Sur le plan cognitif, la nécessité d’une écoute active et attentive de l’autre, associée à la conscience de ses propres mouvements – autant que ceux de son ou sa partenaire – ainsi qu’à la maitrise de son corps et de son environnement, tout en restant extrêmement présent à la musique d’une incroyable richesse, constituent un exercice que même une pratique exigeante et soutenue de la méditation pourrait largement envier.

Le yoga, dans sa quête de conscience et de maîtrise, invite à une écoute profonde de soi. Cette écoute, qui commence en soi dans le yoga, se déploie vers l’autre dans le tango. En yoga, nous apprenons à être pleinement présents dans notre corps et notre esprit, ce qui peut enrichir, dans la pratique du tango, notre capacité à nous connecter à autrui. Sans mots, les danseurs établissent une communication profonde, en harmonie avec les mouvements subtils et les ressentis de l’autre. C’est dans cette interaction que le tango révèle une dimension relationnelle unique, contrastant avec la solitude introspective du yoga.

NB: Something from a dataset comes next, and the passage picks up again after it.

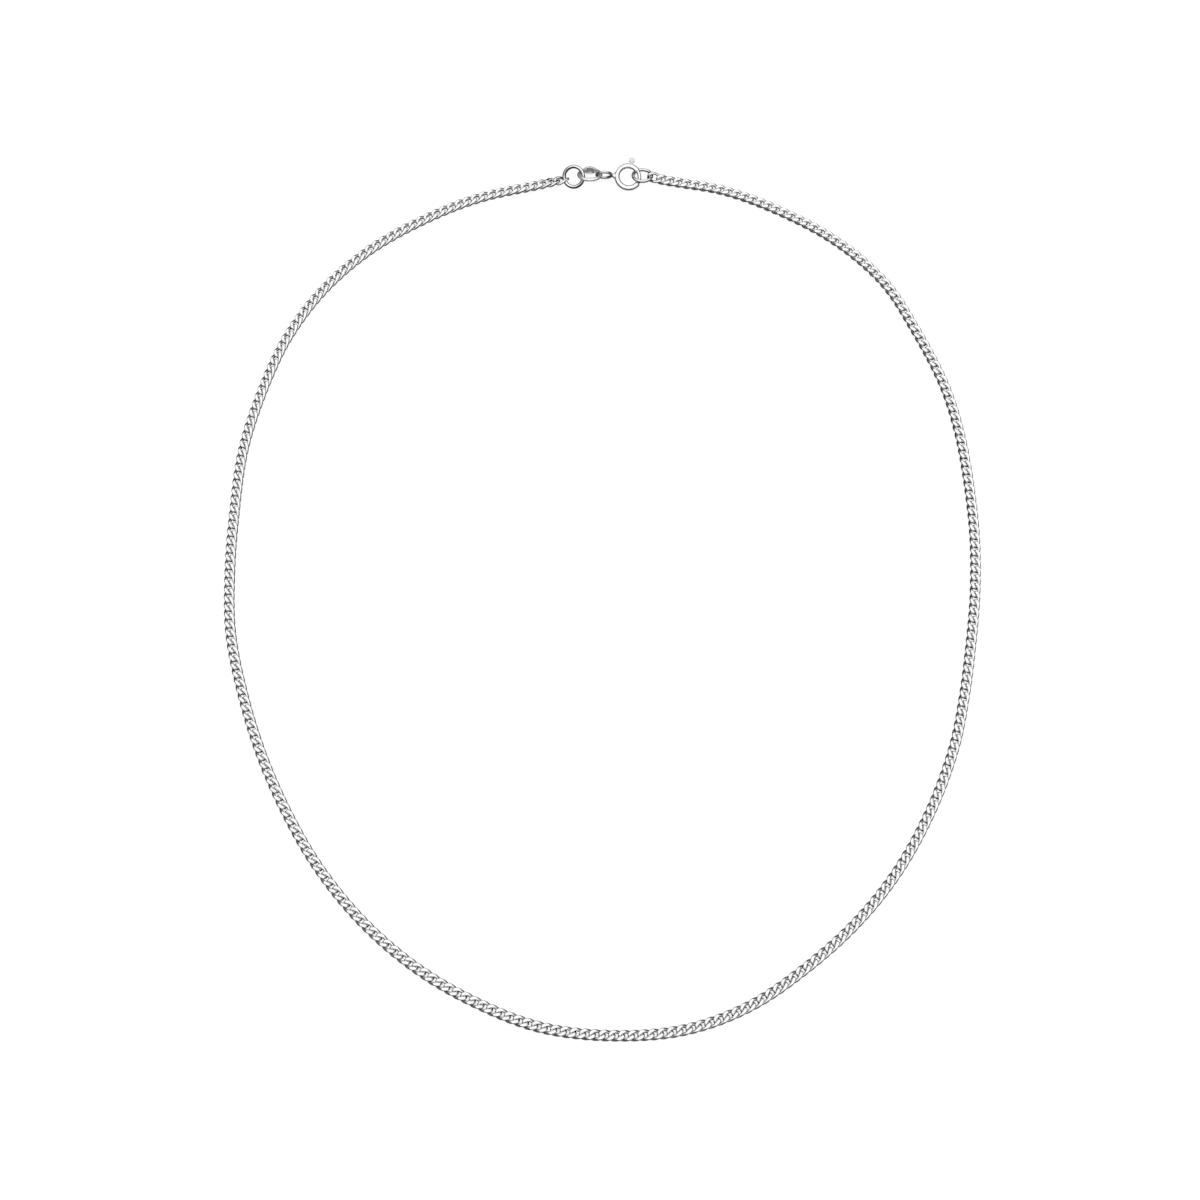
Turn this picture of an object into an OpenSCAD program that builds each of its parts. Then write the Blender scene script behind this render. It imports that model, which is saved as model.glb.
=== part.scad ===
// A curb chain necklace, laid down flat in an open loop and fastened with a spring ring.
// Millimetres. X runs across the loop, +Y points to the clasp, and the chain lies on z = 0.

/* [Chain] */
// Width of the chain across its links
chain_w = 2; // [1.8:0.1:2.4]
// Height of the chain as it lies, between its two flat faces
chain_h = 1.04; // [0.9:0.02:1.2]
// Free space between the pieces that hang in each other
play = 0.1; // [0.08:0.01:0.14]

/* [End links] */
// Length of the first and the last link over the wire
end_link_l = 3.1; // [3:0.05:3.3]
// Width of the first and the last link over the wire
end_link_w = 2.1; // [2.05:0.05:2.3]
// Thickness of their wire
end_link_wire = 0.5; // [0.44:0.02:0.52]
// How far their twisted wire rises and falls from its middle
end_link_twist = 0.33; // [0.28:0.01:0.38]

/* [Spring ring] */
// Outer diameter of the spring ring
spring_ring_d = 5.5; // [5.3:0.1:6]
// Thickness of its tube
spring_tube_d = 1; // [0.9:0.05:1.1]
// Thickness of the tube's wall
spring_wall = 0.1; // [0.08:0.01:0.12]
// Length of the soldered neck between the tube and the bail
neck_l = 0.35; // [0.3:0.05:0.6]
// Thickness of the neck
neck_d = 0.6; // [0.5:0.05:0.7]
// Outer diameter of the bail
bail_d = 3.5; // [3.3:0.1:3.8]
// Thickness of the bail's wire
bail_wire = 0.55; // [0.5:0.05:0.6]

/* [Trigger] */
// Space between the sliding bolt and the inside of the tube
bolt_clearance = 0.05; // [0.03:0.01:0.07]
// Thickness of the stem that carries the ball
stem_d = 0.4; // [0.3:0.05:0.45]
// Diameter of the ball under the fingernail
ball_d = 1.2; // [1:0.1:1.3]
// How far the ball's centre stands out from the middle of the tube
ball_reach = 1.17; // [1.15:0.01:1.4]
// Degrees that the trigger slides along the tube
trigger_travel = 75; // [70:1:78]

/* [Rings] */
// Outer diameter of the tag ring
tag_ring_d = 5; // [4.8:0.1:5.4]
// Thickness of its wire
tag_ring_wire = 0.72; // [0.66:0.02:0.74]
// Length of its flattened plate
tag_plate_l = 3.4; // [3:0.1:3.6]
// Height of its flattened plate at the middle
tag_plate_h = 1.45; // [1.2:0.05:1.6]
// Thickness of its flattened plate
tag_plate_t = 0.4; // [0.36:0.02:0.46]
// Outer diameter of the jump ring
jump_ring_d = 4.7; // [4.5:0.1:5]
// Thickness of its wire
jump_ring_wire = 0.72; // [0.66:0.02:0.74]
// Outer diameter of the end ring, which the clasp closes on
end_ring_d = 4.3; // [4.2:0.1:4.6]
// Thickness of its wire
end_ring_wire = 0.6; // [0.54:0.02:0.64]

/* [Hidden] */
$fn = 48;

// The middle line of the chain, from beside the end ring round the front to beside the jump ring
ROUTE = [
    [24, 82.5], [35.5, 77.5], [46, 70.75], [54.75, 61.75], [60.5, 51], [65.25, 39.5],
    [67.75, 29], [69, 18], [69.5, 7], [69, -4], [67.75, -14], [66, -24.5], [63.5, -35],
    [59, -46.5], [52.75, -57.75], [45.25, -67.25], [36, -75.75], [25.5, -83], [14, -87.25],
    [1.5, -88.25], [-11, -86.75], [-22.5, -82.25], [-33, -76], [-42.5, -67.75], [-50.5, -58],
    [-56.75, -47.5], [-62, -36], [-66, -24], [-68.75, -12], [-69.5, 0.5], [-69.25, 13],
    [-68.25, 25.5], [-65.25, 38], [-61, 49.5], [-54.5, 60], [-46, 68.75], [-35.5, 75.75],
    [-24, 81]
];
// Rings of the chain's solid for each stretch between two route points
chain_steps = 2;

// Each ring leans by a turn about X and then by one about Y
spring_turn = [16, 8];
tag_turn = [-31, 0];
jump_turn = [30.5, -20];
end_ring_turn = [-20, 0];
// The bail stands nearly upright on the spring ring and is bent up a little at the neck
bail_turn = [85.5, 5];
// Turns of the two end links about X, Y and Z, the last along the chain
left_turn = [-21.5, -1, 13.5];
right_turn = [18, 6, -14];

// Radii of the middle lines of the round wires
spring_r = (spring_ring_d - spring_tube_d) / 2;
bail_r = (bail_d - bail_wire) / 2;
tag_r = (tag_ring_d - tag_ring_wire) / 2;
jump_r = (jump_ring_d - jump_ring_wire) / 2;
end_ring_r = (end_ring_d - end_ring_wire) / 2;

// Angles round the spring ring: its mouth, the bolt across the mouth, and the ball
mouth = [-32.5, 37];
bolt_overlap = 8;
ball_angle = 80;
bolt_past_stem = 5;
slot_margin = 7;
bore_d = spring_tube_d - 2 * spring_wall;
bolt_d = bore_d - 2 * bolt_clearance;
slot_w = stem_d + 2 * bolt_clearance;

// Height of a leaning ring's centre when the ring lies on z = 0
function rest_height(r, wire, turn) = r * sqrt(1 - pow(cos(turn.x) * cos(turn.y), 2)) + wire / 2;

// A point of a piece after the piece's turns about X and about Y
function turned(v, turn) =
    let (
        y = v.y * cos(turn.x) - v.z * sin(turn.x),
        z = v.y * sin(turn.x) + v.z * cos(turn.x)
    )
    [v.x * cos(turn.y) + z * sin(turn.y), y, z * cos(turn.y) - v.x * sin(turn.y)];

// The spring ring is placed first, and each piece after it hangs in the one before
spring_at = [5, 85.3, rest_height(spring_r, spring_tube_d, spring_turn)];
bail_foot = spring_r + spring_tube_d / 2 + neck_l;
bail_reach = 2 * bail_r + bail_wire / 2;
bail_far = spring_at + turned(
    [-bail_foot - bail_reach * cos(bail_turn.y), 0, bail_reach * sin(bail_turn.y)],
    spring_turn
);
jump_y = spring_at.y - 0.18;
tag_y = spring_at.y - 0.08;
end_ring_y = spring_at.y + 0.46;
tag_x = bail_far.x + (bail_wire + tag_ring_wire) / 2 + play - tag_r;
jump_near = [jump_r * cos(jump_turn.y), 0, -jump_r * sin(jump_turn.y)];
jump_x = tag_x - tag_r + (tag_ring_wire + jump_ring_wire) / 2 + play - jump_near.x;
jump_at = [jump_x, jump_y, rest_height(jump_r, jump_ring_wire, jump_turn)];
// The tag ring hangs a little below the middle of the two wires that hold it
tag_sag = 0.18;
tag_at = [tag_x, tag_y, (jump_at.z + jump_near.z + bail_far.z) / 2 - tag_sag];
// The end ring slants through the spring ring, so it needs more room than a flat one
slant_room = 0.37;
end_ring_x = spring_at.x + spring_r * cos(spring_turn.y) + end_ring_r
    - (spring_tube_d + end_ring_wire) / 2 - slant_room - play;
end_ring_at = [end_ring_x, end_ring_y, rest_height(end_ring_r, end_ring_wire, end_ring_turn)];

// Each end link holds a ring's wire a little off its own middle and the ring's
left_reach = 0.56;
right_reach = 0.62;
left_shift = [0, -0.18, -0.07];
right_shift = [0, -0.37, 0.05];
function along(angle, reach) = [reach * cos(angle), reach * sin(angle), 0];
left_at = jump_at - jump_near + along(left_turn.z, -left_reach) + left_shift;
right_at = end_ring_at + [end_ring_r, 0, 0] + along(right_turn.z, right_reach) + right_shift;
chain_offset = end_link_l / 2 + play;
route = concat(
    [right_at + along(right_turn.z, chain_offset)],
    [for (p = ROUTE) [p.x, p.y, 0]],
    [left_at + along(left_turn.z, -chain_offset)]
);

// A smooth curve through b and c, with a and d as the points before and after them
function smooth(a, b, c, d, t) =
    (2 * b + (c - a) * t + (2 * a - 5 * b + 4 * c - d) * t * t
        + (3 * b - a - 3 * c + d) * t * t * t) / 2;

function smooth_path(pts, steps) =
    let (
        last = len(pts) - 1,
        padded = concat([2 * pts[0] - pts[1]], pts, [2 * pts[last] - pts[last - 1]])
    )
    concat(
        [
            for (i = [0 : last - 1]) for (k = [0 : steps - 1])
                smooth(padded[i], padded[i + 1], padded[i + 2], padded[i + 3], k / steps)
        ],
        [pts[last]]
    );

// The eight corners of the chain's cross-section, flat above and below
function octagon(w, h) =
    let (flat = tan(22.5))
    [
        [1, flat], [flat, 1], [-flat, 1], [-1, flat],
        [-1, -flat], [-flat, -1], [flat, -1], [1, -flat]
    ] * [[w / 2, 0], [0, h / 2]];

// Side faces between neighbouring rings of points, each ring with the same number of sides
function side_faces(rings, sides, closed) =
    [
        for (i = [0 : closed ? rings - 1 : rings - 2]) for (k = [0 : sides - 1])
            let (
                j = (i + 1) % rings,
                n = (k + 1) % sides
            )
            [i * sides + k, j * sides + k, j * sides + n, i * sides + n]
    ];

module placed(at, turn) {
    translate(at) rotate([turn.x, turn.y, 0]) children();
}

module wire_ring(r, wire) {
    rotate_extrude() translate([r, 0]) circle(d = wire);
}

module wire_arc(r, wire, from, to) {
    rotate_extrude(angle = to - from, start = from) translate([r, 0]) circle(d = wire);
}

// The chain's real links are finer than a solid needs, so this is the body that they fill
module chain() {
    path = smooth_path(route, chain_steps);
    last = len(path) - 1;
    section = octagon(chain_w, chain_h);
    sides = len(section);
    points = [
        for (i = [0 : last])
            let (
                step = path[min(i + 1, last)] - path[max(i - 1, 0)],
                across = [-step.y, step.x, 0] / norm([step.x, step.y])
            )
            for (corner = section)
                [path[i].x, path[i].y, chain_h / 2] + across * corner.x + [0, 0, corner.y]
    ];
    caps = [
        [for (k = [0 : sides - 1]) k],
        [for (k = [sides - 1 : -1 : 0]) last * sides + k]
    ];
    color("silver") polyhedron(points, concat(side_faces(last + 1, sides, false), caps));
}

// One curb link: an oval of wire, twisted so that its neighbours lie flat beside it
module curb_link() {
    sections = 16;
    sides = 6;
    half_l = (end_link_l - end_link_wire) / 2;
    half_w = (end_link_w - end_link_wire) / 2;
    points = [
        for (i = [0 : sections - 1])
            let (
                t = i * 360 / sections,
                centre = [half_l * cos(t), half_w * sin(t), -end_link_twist * sin(2 * t)],
                run = [-half_l * sin(t), half_w * cos(t), -2 * end_link_twist * cos(2 * t)],
                out = [run.y, -run.x, 0] / norm([run.x, run.y]),
                up = cross(out, run) / norm(run)
            )
            for (k = [0 : sides - 1])
                centre + (out * cos(k * 360 / sides) + up * sin(k * 360 / sides)) * end_link_wire / 2
    ];
    polyhedron(points, side_faces(sections, sides, true));
}

module end_link_left() {
    color("silver") translate(left_at) rotate(left_turn) curb_link();
}

module end_link_right() {
    color("silver") translate(right_at) rotate(right_turn) curb_link();
}

module jump_ring() {
    color("silver") placed(jump_at, jump_turn) wire_ring(jump_r, jump_ring_wire);
}

// A ring of round wire, beaten flat along its far side into a small bare plate with an oval edge
module tag_ring() {
    plate_angle = 2 * asin(tag_plate_l / 2 / tag_r);
    edge_r = (tag_plate_l * tag_plate_l + tag_plate_h * tag_plate_h) / 4 / tag_plate_h;
    color("silver") placed(tag_at, tag_turn) {
        wire_ring(tag_r, tag_ring_wire);
        intersection() {
            rotate_extrude(angle = plate_angle, start = 90 - plate_angle / 2)
                translate([tag_r, 0]) square([tag_plate_t, tag_plate_h], center = true);
            plate_edge(edge_r - tag_plate_h / 2, edge_r);
            plate_edge(tag_plate_h / 2 - edge_r, edge_r);
        }
    }
}

// A round bar across the tag ring, whose side is one curved edge of the plate
module plate_edge(height, r) {
    translate([0, 0, height]) rotate([-90, 0, 0]) cylinder(r = r, h = tag_ring_d);
}

// The hollow tube with its slot, the neck and the bail are soldered into one piece
module spring_ring() {
    color("silver") placed(spring_at, spring_turn) {
        difference() {
            wire_arc(spring_r, spring_tube_d, mouth[1], mouth[0] + 360);
            wire_ring(spring_r, bore_d);
            rotate_extrude(
                angle = trigger_travel + 2 * slot_margin,
                start = ball_angle - slot_margin
            )
                translate([spring_r, -slot_w / 2]) square([spring_tube_d, slot_w]);
        }
        translate([-bail_foot - bail_wire / 2, 0, 0]) rotate([0, 90, 0])
            cylinder(d = neck_d, h = neck_l + (bail_wire + spring_wall) / 2);
        translate([-bail_foot, 0, 0]) rotate([bail_turn.x, bail_turn.y, 0])
            translate([-bail_r - bail_wire / 2, 0, 0]) wire_ring(bail_r, bail_wire);
    }
}

// The bolt across the mouth and the ball on its stem slide round the spring ring together
module trigger() {
    color("silver") placed(spring_at, spring_turn) {
        wire_arc(spring_r, bolt_d, mouth[0] - bolt_overlap, ball_angle + bolt_past_stem);
        rotate([0, 0, ball_angle]) {
            translate([spring_r, 0, 0]) rotate([0, 90, 0]) cylinder(d = stem_d, h = ball_reach);
            translate([spring_r + ball_reach, 0, 0]) sphere(d = ball_d);
        }
    }
}

module end_ring() {
    color("silver") placed(end_ring_at, end_ring_turn) wire_ring(end_ring_r, end_ring_wire);
}

chain();
end_link_left();
end_link_right();
jump_ring();
tag_ring();
spring_ring();
trigger();
end_ring();
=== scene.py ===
import math

import bpy
import numpy as np
from mathutils import Matrix, Vector


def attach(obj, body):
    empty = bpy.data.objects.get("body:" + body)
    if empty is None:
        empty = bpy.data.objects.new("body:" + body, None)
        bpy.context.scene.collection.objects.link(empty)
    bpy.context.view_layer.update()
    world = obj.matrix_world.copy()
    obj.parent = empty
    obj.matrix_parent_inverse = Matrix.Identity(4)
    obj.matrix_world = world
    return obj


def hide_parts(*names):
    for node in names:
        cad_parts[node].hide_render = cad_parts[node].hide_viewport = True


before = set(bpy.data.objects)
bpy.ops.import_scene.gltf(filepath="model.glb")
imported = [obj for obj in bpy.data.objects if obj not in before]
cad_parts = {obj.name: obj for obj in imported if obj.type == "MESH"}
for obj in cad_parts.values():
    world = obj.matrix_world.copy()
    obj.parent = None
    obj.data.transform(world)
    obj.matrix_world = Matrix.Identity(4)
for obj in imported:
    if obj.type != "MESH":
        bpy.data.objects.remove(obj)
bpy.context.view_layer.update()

# A fine curb chain necklace in polished silver, closed by a spring ring.
# Sizes are in millimetres and angles in degrees, as in the part's source, and MM turns the sizes
# into the frame's metres. Only the camera's place and reach and the chain's route are in metres.

MM = 0.001
SEED = 11

# The photograph's view: the camera looks along +Y, down onto the loop
PHOTO_PX = 1200
FOCAL_PX = 2757
SENSOR_MM = 36.0
CAMERA_ELEVATION = 66.5
CAMERA_DISTANCE = 0.5114
CAMERA_TARGET = Vector((-0.0006, -0.00565, 0.0))
CAMERA_CLIP = (0.01, 10)

# Chain
CHAIN_W = 2.0
CHAIN_H = 1.04
LINK_L = 3.0
LINK_WIRE = 0.62
LINK_TWIST = 0.41
LINK_STEPS = 284
PLAY = 0.1
END_LINK_L = 3.1
END_LINK_W = 2.1
END_LINK_WIRE = 0.5
END_LINK_TWIST = 0.33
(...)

Cette connexion entre les danseurs et danseuses, fondée sur une compréhension mutuelle et un partage d’expériences, incarne une forme d’amour universel : celle de s’accorder avec une autre personne, dans un dialogue silencieux et profond. C’est dans cette écoute attentive que réside un des grands pouvoirs du tango… Ces deux pratiques, bien qu’elles diffèrent – et elles sont effectivement différentes – peuvent être vues comme les deux faces d’une même médaille : opposées mais très complémentaires. Avec un langage corporel similaire par bien des aspects, elles parlent, toutes deux, la langue universelle du cœur, celle de la joie.